§ **What the exercise asks**
Print, exactly as they stand, the lines from the start of the listing to the line containing "floor_mesh.materials.append(floor_paint)", inclusive.

§ **Given material**
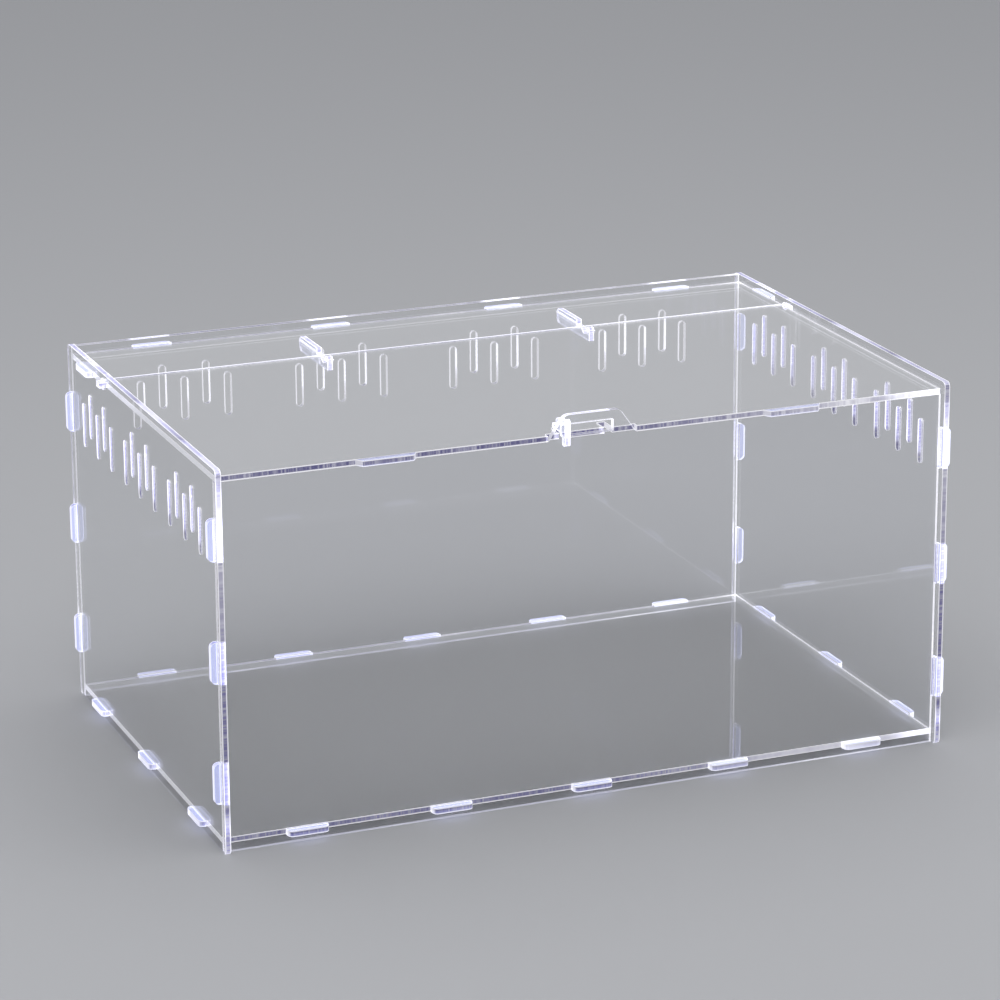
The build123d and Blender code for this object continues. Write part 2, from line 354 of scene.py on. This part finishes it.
floor_mesh = bpy.data.meshes.new("floor")
shape = bmesh.new()
bmesh.ops.create_grid(shape, x_segments=1, y_segments=1, size=FLOOR_HALF)
shape.to_mesh(floor_mesh)
shape.free()
floor = bpy.data.objects.new("floor", floor_mesh)
bpy.context.scene.collection.objects.link(floor)
floor_paint = bpy.data.materials.new("floor paint")
floor_paint.use_nodes = True
floor_shader = floor_paint.node_tree.nodes["Principled BSDF"]
floor_shader.inputs["Base Color"].default_value = FLOOR_GREY
floor_shader.inputs["Roughness"].default_value = FLOOR_ROUGHNESS
floor_mesh.materials.append(floor_paint)

world = bpy.data.worlds.new("studio")
bpy.context.scene.world = world
world.use_nodes = True
sky = world.node_tree.nodes["Background"]
sky.inputs["Color"].default_value = SKY_GREY
sky.inputs["Strength"].default_value = SKY_STRENGTH


def soft_lamp(name, place, power):
    """A square studio lamp at a place, turned to the middle of the box."""
    lamp = bpy.data.lights.new(name, "AREA")
    lamp.size = LAMP_SIZE
    lamp.energy = power
    holder = bpy.data.objects.new(name, lamp)
    holder.location = place
    holder.rotation_euler = (LAMP_TARGET - Vector(place)).to_track_quat("-Z", "Y").to_euler()
    bpy.context.scene.collection.objects.link(holder)


soft_lamp("key lamp", (-0.45, -0.55, 1.15), 4.4)
soft_lamp("fill lamp", (0.60, -0.25, 1.15), 2.6)
soft_lamp("top lamp", (0.0, 0.30, 1.30), 2.6)

# The camera's turns and place come from the corners of the box in the photograph
LENS = 141.7
SENSOR = 36.0
TURN_X = 0.3054
TURN_Y = -0.3841
TURN_Z = -0.0055
CORNER_FROM_CAMERA = Vector((-0.10227, 0.13260, 1.46682))
LEFT_FRONT_CORNER = Vector((-0.150, -0.0955, 0.0))
UPRIGHT = Matrix(((1, 0, 0), (0, 0, -1), (0, 1, 0)))
PICTURE_AXES = Matrix(((1, 0, 0), (0, -1, 0), (0, 0, -1)))

look = UPRIGHT
for turn, axis in ((TURN_Y, "Y"), (TURN_X, "X"), (TURN_Z, "Z")):
    look = Matrix.Rotation(turn, 3, axis) @ look
eye = LEFT_FRONT_CORNER - look.transposed() @ CORNER_FROM_CAMERA
camera_data = bpy.data.cameras.new("camera")
camera_data.lens = LENS
camera_data.sensor_width = SENSOR
camera = bpy.data.objects.new("camera", camera_data)
camera.matrix_world = Matrix.Translation(eye) @ (PICTURE_AXES @ look).transposed().to_4x4()
bpy.context.scene.collection.objects.link(camera)
bpy.context.scene.camera = camera
bpy.context.scene.view_settings.view_transform = "Standard"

§ **Exercise output**
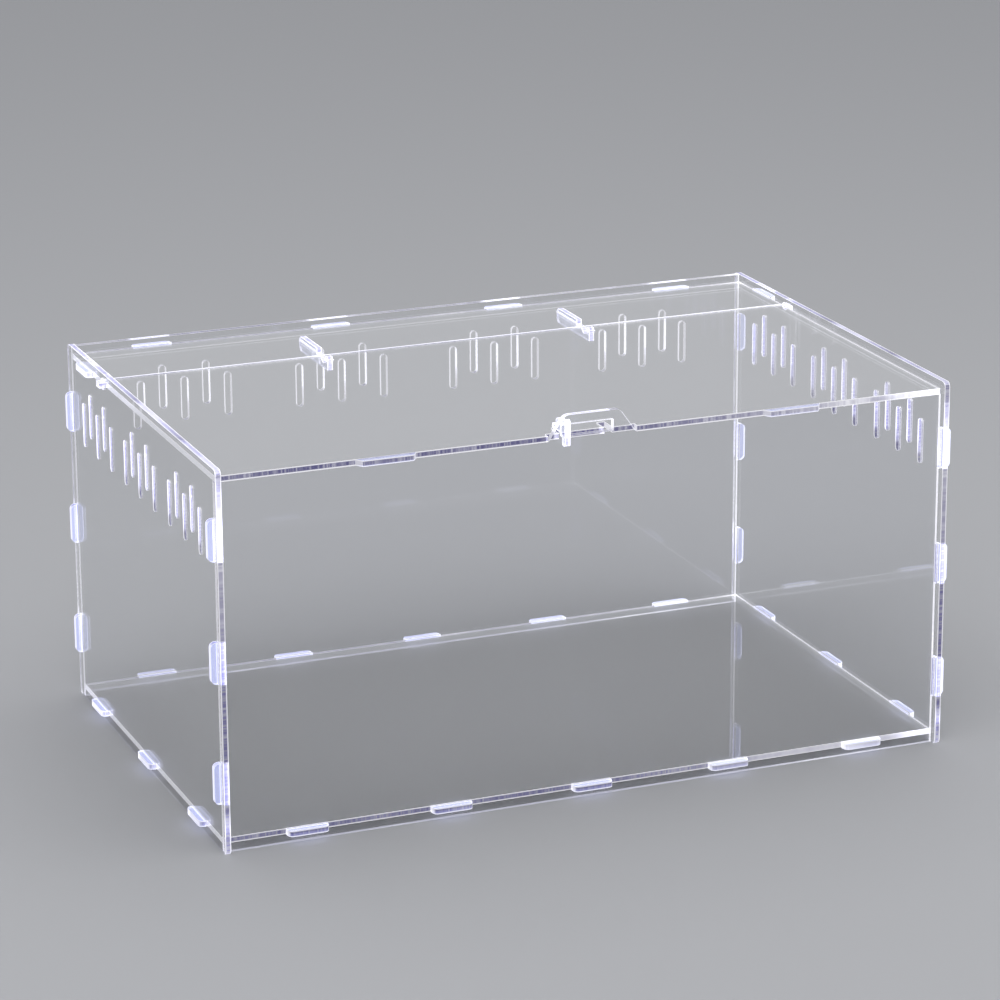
The build123d and Blender code for this object continues. Write part 2, from line 354 of scene.py on. This part finishes it.
floor_mesh = bpy.data.meshes.new("floor")
shape = bmesh.new()
bmesh.ops.create_grid(shape, x_segments=1, y_segments=1, size=FLOOR_HALF)
shape.to_mesh(floor_mesh)
shape.free()
floor = bpy.data.objects.new("floor", floor_mesh)
bpy.context.scene.collection.objects.link(floor)
floor_paint = bpy.data.materials.new("floor paint")
floor_paint.use_nodes = True
floor_shader = floor_paint.node_tree.nodes["Principled BSDF"]
floor_shader.inputs["Base Color"].default_value = FLOOR_GREY
floor_shader.inputs["Roughness"].default_value = FLOOR_ROUGHNESS
floor_mesh.materials.append(floor_paint)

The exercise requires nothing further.